--- BEGIN Data section ---
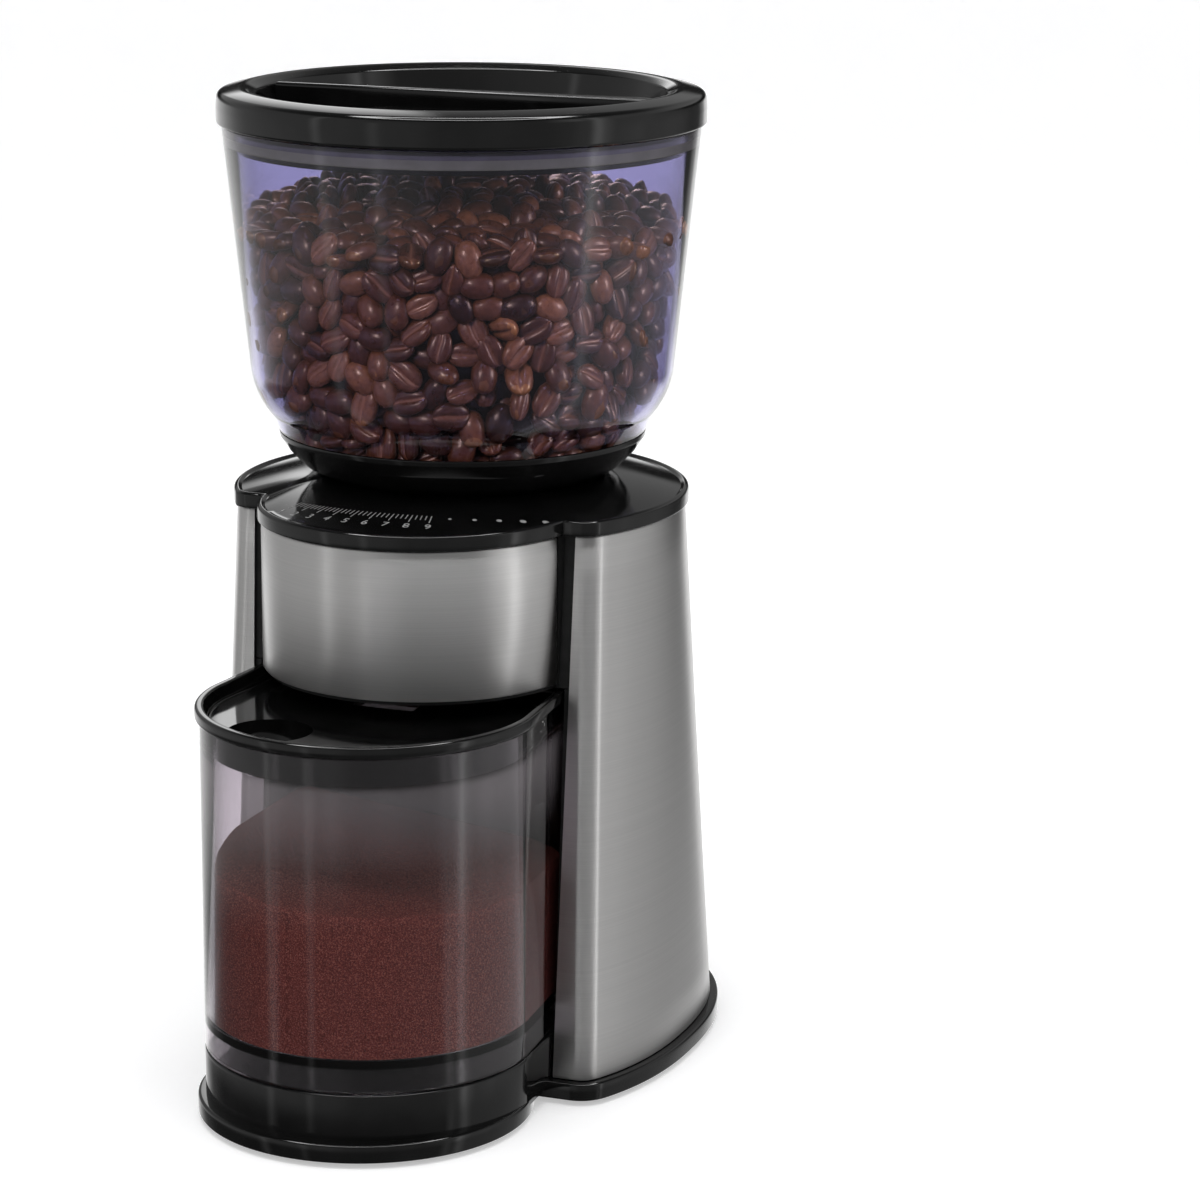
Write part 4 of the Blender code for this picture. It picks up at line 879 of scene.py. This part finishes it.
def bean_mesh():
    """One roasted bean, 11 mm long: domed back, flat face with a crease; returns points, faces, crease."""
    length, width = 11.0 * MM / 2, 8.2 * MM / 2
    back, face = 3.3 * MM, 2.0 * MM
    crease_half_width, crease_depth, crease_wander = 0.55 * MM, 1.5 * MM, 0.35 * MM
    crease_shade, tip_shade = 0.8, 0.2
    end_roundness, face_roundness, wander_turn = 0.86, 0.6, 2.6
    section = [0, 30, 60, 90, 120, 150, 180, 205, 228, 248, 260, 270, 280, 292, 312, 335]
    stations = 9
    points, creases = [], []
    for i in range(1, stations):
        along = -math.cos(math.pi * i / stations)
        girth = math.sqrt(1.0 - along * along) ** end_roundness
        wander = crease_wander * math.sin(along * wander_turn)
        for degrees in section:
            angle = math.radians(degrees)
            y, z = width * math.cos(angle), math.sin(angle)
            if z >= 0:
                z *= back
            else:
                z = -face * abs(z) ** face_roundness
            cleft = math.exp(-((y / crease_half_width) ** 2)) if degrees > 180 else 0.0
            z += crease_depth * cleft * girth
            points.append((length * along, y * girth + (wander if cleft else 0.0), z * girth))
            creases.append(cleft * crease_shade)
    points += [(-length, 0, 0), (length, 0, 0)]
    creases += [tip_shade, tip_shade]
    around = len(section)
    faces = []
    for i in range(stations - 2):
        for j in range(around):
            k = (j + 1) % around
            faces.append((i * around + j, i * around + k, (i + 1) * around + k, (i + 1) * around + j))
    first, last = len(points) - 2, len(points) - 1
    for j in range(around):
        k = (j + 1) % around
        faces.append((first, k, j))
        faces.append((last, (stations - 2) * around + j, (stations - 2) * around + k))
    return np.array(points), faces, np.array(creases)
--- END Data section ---
*Exercise brief*: Write the data out again in full and exactly.

*Written reply*:
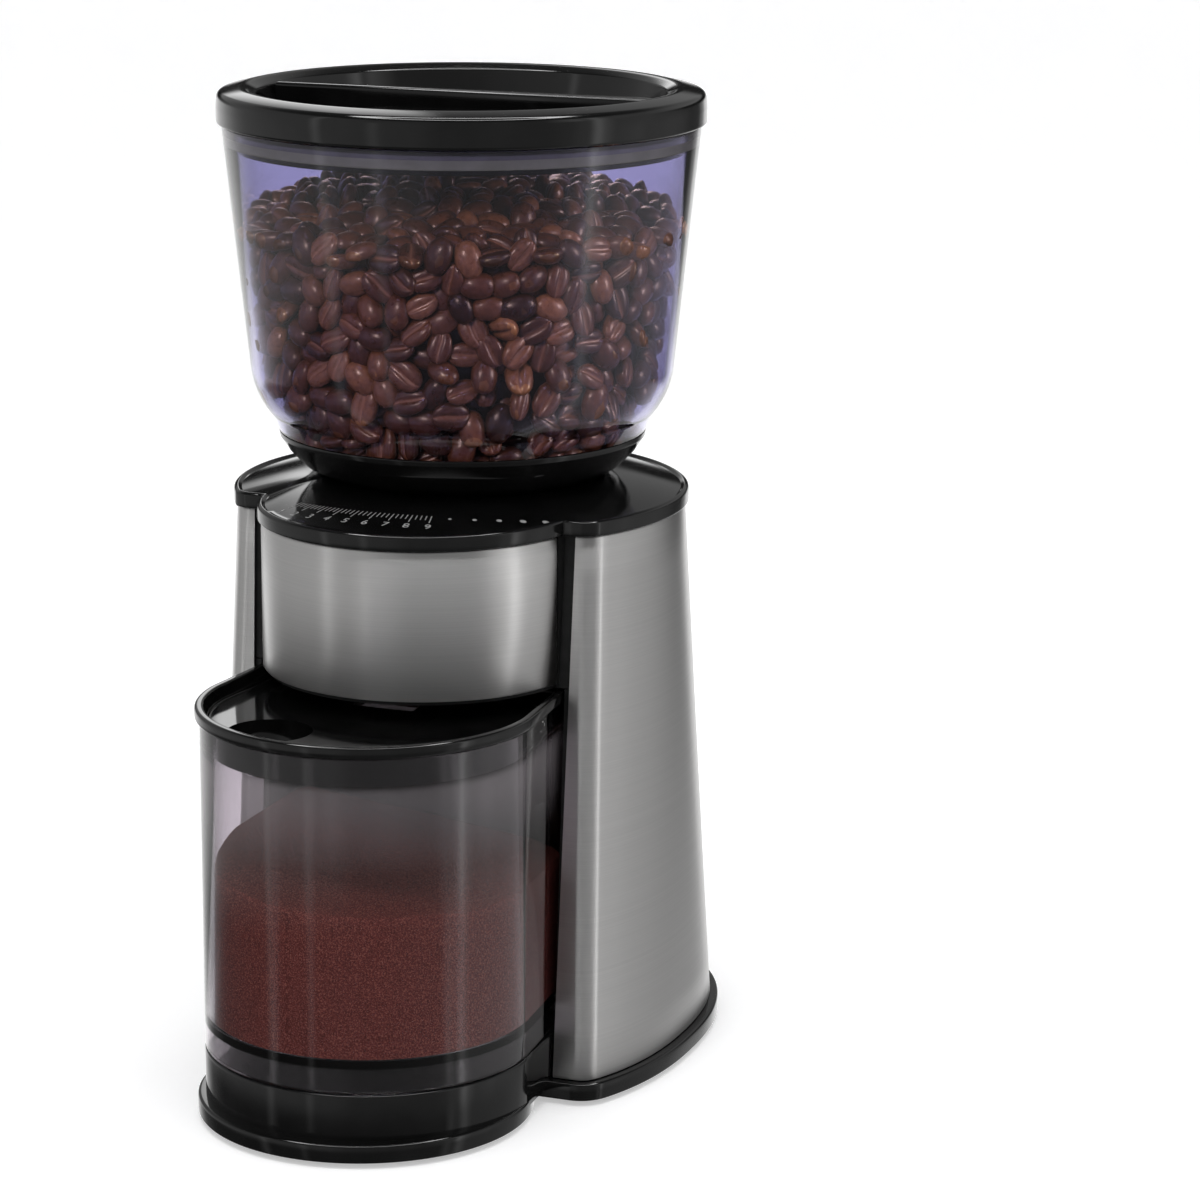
Write part 4 of the Blender code for this picture. It picks up at line 879 of scene.py. This part finishes it.
def bean_mesh():
    """One roasted bean, 11 mm long: domed back, flat face with a crease; returns points, faces, crease."""
    length, width = 11.0 * MM / 2, 8.2 * MM / 2
    back, face = 3.3 * MM, 2.0 * MM
    crease_half_width, crease_depth, crease_wander = 0.55 * MM, 1.5 * MM, 0.35 * MM
    crease_shade, tip_shade = 0.8, 0.2
    end_roundness, face_roundness, wander_turn = 0.86, 0.6, 2.6
    section = [0, 30, 60, 90, 120, 150, 180, 205, 228, 248, 260, 270, 280, 292, 312, 335]
    stations = 9
    points, creases = [], []
    for i in range(1, stations):
        along = -math.cos(math.pi * i / stations)
        girth = math.sqrt(1.0 - along * along) ** end_roundness
        wander = crease_wander * math.sin(along * wander_turn)
        for degrees in section:
            angle = math.radians(degrees)
            y, z = width * math.cos(angle), math.sin(angle)
            if z >= 0:
                z *= back
            else:
                z = -face * abs(z) ** face_roundness
            cleft = math.exp(-((y / crease_half_width) ** 2)) if degrees > 180 else 0.0
            z += crease_depth * cleft * girth
            points.append((length * along, y * girth + (wander if cleft else 0.0), z * girth))
            creases.append(cleft * crease_shade)
    points += [(-length, 0, 0), (length, 0, 0)]
    creases += [tip_shade, tip_shade]
    around = len(section)
    faces = []
    for i in range(stations - 2):
        for j in range(around):
            k = (j + 1) % around
            faces.append((i * around + j, i * around + k, (i + 1) * around + k, (i + 1) * around + j))
    first, last = len(points) - 2, len(points) - 1
    for j in range(around):
        k = (j + 1) % around
        faces.append((first, k, j))
        faces.append((last, (stations - 2) * around + j, (stations - 2) * around + k))
    return np.array(points), faces, np.array(creases)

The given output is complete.